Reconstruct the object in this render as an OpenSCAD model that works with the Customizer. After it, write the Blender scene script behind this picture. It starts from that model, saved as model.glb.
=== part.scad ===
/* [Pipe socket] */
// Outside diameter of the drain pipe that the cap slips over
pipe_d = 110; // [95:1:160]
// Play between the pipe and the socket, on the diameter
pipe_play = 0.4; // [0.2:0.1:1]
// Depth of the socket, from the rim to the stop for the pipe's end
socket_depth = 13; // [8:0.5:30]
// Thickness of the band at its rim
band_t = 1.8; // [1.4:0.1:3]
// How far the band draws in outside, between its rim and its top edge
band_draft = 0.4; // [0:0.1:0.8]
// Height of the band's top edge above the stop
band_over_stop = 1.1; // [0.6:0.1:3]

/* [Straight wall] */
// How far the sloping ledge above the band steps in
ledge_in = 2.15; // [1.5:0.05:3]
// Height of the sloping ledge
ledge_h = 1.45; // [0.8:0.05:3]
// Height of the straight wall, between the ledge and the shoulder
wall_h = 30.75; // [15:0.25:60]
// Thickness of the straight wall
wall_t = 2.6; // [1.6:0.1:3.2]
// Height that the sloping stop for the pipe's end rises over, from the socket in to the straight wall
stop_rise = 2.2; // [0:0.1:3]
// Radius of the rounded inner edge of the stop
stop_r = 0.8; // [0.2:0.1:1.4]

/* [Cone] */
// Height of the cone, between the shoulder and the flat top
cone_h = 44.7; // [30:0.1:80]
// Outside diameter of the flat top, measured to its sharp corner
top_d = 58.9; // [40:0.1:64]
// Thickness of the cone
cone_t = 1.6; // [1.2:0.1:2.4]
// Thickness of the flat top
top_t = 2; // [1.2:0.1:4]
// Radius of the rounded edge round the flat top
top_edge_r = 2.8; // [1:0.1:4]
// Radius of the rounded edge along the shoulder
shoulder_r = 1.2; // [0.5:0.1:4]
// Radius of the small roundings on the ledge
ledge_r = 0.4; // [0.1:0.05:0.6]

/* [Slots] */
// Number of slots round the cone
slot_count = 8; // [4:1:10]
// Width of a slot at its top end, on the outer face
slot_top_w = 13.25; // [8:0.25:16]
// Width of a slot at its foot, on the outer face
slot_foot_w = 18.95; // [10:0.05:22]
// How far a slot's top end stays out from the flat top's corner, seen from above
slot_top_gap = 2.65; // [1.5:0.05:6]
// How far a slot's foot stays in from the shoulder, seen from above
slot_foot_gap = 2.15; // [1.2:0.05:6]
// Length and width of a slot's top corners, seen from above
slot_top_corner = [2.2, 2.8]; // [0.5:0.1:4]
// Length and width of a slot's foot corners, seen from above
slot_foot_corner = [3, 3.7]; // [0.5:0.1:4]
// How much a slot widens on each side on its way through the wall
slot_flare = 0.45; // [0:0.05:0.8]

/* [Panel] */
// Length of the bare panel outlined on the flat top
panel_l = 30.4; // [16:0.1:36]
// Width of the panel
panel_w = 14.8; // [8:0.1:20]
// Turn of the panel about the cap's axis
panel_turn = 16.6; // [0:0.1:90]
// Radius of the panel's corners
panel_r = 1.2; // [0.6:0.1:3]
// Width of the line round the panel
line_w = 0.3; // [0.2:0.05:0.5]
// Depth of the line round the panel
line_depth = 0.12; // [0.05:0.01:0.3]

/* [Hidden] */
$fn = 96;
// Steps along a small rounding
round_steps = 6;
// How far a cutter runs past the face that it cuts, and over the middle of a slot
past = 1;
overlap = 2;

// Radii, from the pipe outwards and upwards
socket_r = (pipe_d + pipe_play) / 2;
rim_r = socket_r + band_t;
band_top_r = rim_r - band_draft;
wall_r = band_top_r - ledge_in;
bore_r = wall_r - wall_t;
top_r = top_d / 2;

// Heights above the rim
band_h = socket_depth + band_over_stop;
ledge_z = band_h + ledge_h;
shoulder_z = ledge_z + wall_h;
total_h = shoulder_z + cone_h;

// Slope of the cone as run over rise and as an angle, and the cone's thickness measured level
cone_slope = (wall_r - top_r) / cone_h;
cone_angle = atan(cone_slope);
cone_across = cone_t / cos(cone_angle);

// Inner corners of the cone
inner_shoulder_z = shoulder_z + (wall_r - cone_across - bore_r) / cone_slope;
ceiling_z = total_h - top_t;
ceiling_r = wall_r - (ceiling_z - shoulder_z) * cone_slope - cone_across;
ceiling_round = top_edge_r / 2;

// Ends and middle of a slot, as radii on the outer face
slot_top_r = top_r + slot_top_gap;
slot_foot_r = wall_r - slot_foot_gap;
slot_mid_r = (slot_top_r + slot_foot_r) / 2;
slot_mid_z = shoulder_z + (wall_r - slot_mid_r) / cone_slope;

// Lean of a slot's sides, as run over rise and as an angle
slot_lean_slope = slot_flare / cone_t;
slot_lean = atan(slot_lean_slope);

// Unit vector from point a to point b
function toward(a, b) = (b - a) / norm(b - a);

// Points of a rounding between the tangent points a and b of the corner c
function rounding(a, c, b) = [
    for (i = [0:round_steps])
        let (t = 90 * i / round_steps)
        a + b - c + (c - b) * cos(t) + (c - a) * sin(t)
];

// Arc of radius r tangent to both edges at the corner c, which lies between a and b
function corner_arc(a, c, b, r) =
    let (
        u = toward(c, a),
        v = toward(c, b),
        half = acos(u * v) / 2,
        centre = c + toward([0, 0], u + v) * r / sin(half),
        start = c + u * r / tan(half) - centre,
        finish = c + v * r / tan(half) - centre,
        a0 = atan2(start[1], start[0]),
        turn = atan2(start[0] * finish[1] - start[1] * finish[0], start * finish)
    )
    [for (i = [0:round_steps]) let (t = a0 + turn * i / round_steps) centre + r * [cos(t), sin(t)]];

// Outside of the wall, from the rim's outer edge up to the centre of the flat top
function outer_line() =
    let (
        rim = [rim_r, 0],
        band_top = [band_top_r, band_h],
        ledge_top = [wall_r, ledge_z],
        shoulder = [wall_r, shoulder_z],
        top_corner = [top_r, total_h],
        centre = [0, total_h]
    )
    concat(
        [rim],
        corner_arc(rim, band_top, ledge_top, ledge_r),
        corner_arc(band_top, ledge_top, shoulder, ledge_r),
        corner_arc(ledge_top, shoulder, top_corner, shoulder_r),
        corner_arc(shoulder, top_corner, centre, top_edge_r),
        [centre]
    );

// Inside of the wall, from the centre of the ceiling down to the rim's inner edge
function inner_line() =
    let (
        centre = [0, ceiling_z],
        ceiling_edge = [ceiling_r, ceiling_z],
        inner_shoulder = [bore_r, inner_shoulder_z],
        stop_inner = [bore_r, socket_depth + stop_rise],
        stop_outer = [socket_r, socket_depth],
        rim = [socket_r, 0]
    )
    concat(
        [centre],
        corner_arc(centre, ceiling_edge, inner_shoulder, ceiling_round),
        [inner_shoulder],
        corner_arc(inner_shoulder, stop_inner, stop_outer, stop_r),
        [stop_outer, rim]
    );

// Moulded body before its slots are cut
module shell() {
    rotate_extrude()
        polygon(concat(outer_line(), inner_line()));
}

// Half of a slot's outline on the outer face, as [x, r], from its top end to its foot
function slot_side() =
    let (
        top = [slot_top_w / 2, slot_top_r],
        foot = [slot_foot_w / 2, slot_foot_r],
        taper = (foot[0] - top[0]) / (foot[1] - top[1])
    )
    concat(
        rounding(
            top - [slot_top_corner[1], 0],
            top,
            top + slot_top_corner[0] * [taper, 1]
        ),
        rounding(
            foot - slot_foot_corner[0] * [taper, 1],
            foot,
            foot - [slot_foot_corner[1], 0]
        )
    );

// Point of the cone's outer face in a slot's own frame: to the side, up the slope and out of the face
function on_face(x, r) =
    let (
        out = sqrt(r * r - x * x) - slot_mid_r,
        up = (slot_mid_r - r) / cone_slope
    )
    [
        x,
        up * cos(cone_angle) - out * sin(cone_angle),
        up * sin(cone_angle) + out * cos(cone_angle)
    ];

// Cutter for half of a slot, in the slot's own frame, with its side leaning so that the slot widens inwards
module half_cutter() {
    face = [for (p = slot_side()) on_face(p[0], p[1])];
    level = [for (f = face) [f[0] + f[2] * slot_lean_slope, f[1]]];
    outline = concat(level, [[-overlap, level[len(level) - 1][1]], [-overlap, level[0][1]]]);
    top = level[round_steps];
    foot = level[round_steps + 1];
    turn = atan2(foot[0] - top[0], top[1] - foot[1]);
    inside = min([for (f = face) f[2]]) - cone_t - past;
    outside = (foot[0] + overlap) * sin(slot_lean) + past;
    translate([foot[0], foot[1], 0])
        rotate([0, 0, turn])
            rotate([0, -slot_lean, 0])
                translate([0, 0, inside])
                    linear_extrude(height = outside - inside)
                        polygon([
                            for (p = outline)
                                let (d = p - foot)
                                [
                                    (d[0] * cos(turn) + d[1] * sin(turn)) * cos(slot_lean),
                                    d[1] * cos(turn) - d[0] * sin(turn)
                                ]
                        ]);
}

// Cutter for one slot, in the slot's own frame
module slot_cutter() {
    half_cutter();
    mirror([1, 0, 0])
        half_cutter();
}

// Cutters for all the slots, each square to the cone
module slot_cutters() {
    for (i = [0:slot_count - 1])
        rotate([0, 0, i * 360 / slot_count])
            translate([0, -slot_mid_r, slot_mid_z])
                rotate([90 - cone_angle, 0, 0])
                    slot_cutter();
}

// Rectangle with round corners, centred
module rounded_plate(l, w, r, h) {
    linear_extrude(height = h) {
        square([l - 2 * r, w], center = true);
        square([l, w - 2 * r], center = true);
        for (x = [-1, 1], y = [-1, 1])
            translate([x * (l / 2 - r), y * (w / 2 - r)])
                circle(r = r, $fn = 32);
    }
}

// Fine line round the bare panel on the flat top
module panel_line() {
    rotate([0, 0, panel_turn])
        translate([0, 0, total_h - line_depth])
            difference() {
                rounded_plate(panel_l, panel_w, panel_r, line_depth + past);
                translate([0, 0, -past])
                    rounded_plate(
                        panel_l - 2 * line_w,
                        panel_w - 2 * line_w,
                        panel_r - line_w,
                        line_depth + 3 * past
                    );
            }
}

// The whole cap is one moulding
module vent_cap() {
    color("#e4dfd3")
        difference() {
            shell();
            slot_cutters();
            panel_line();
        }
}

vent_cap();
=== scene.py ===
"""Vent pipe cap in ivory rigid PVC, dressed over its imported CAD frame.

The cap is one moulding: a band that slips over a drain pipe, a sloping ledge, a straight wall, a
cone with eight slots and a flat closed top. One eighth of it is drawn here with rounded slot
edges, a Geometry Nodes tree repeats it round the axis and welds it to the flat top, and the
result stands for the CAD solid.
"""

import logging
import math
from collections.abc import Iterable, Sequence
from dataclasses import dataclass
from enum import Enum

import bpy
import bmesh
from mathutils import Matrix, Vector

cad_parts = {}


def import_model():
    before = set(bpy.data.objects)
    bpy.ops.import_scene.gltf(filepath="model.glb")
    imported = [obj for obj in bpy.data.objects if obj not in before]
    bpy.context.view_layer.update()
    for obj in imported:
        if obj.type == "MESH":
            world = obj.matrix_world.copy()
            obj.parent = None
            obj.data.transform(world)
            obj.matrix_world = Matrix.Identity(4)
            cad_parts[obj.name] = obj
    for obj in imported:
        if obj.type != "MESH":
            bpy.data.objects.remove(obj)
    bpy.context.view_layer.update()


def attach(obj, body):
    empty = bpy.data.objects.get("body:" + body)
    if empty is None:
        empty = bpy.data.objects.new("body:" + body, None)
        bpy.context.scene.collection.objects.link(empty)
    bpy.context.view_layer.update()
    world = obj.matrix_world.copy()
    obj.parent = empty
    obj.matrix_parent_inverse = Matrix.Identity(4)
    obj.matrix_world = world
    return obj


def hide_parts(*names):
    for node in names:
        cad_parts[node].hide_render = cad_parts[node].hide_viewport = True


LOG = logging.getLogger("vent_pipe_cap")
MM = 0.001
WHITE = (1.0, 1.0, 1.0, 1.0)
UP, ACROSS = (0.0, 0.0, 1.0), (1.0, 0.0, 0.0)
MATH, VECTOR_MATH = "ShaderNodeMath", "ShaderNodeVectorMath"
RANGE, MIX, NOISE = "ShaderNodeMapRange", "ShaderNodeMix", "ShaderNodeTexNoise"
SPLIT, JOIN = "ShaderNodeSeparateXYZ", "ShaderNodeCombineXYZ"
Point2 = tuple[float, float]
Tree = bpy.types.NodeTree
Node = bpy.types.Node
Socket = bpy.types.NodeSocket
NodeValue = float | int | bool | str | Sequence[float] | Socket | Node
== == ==
◆ WORK INSTRUCTIONS ◆
Using the data above, reproduce exactly the lines from the line that contains "round corners, centred" through the line that contains "obj.parent = None", including both.

◆ ANSWER FOR THE TASK ◆
// Rectangle with round corners, centred
module rounded_plate(l, w, r, h) {
    linear_extrude(height = h) {
        square([l - 2 * r, w], center = true);
        square([l, w - 2 * r], center = true);
        for (x = [-1, 1], y = [-1, 1])
            translate([x * (l / 2 - r), y * (w / 2 - r)])
                circle(r = r, $fn = 32);
    }
}

// Fine line round the bare panel on the flat top
module panel_line() {
    rotate([0, 0, panel_turn])
        translate([0, 0, total_h - line_depth])
            difference() {
                rounded_plate(panel_l, panel_w, panel_r, line_depth + past);
                translate([0, 0, -past])
                    rounded_plate(
                        panel_l - 2 * line_w,
                        panel_w - 2 * line_w,
                        panel_r - line_w,
                        line_depth + 3 * past
                    );
            }
}

// The whole cap is one moulding
module vent_cap() {
    color("#e4dfd3")
        difference() {
            shell();
            slot_cutters();
            panel_line();
        }
}

vent_cap();
=== scene.py ===
"""Vent pipe cap in ivory rigid PVC, dressed over its imported CAD frame.

The cap is one moulding: a band that slips over a drain pipe, a sloping ledge, a straight wall, a
cone with eight slots and a flat closed top. One eighth of it is drawn here with rounded slot
edges, a Geometry Nodes tree repeats it round the axis and welds it to the flat top, and the
result stands for the CAD solid.
"""

import logging
import math
from collections.abc import Iterable, Sequence
from dataclasses import dataclass
from enum import Enum

import bpy
import bmesh
from mathutils import Matrix, Vector

cad_parts = {}


def import_model():
    before = set(bpy.data.objects)
    bpy.ops.import_scene.gltf(filepath="model.glb")
    imported = [obj for obj in bpy.data.objects if obj not in before]
    bpy.context.view_layer.update()
    for obj in imported:
        if obj.type == "MESH":
            world = obj.matrix_world.copy()
            obj.parent = None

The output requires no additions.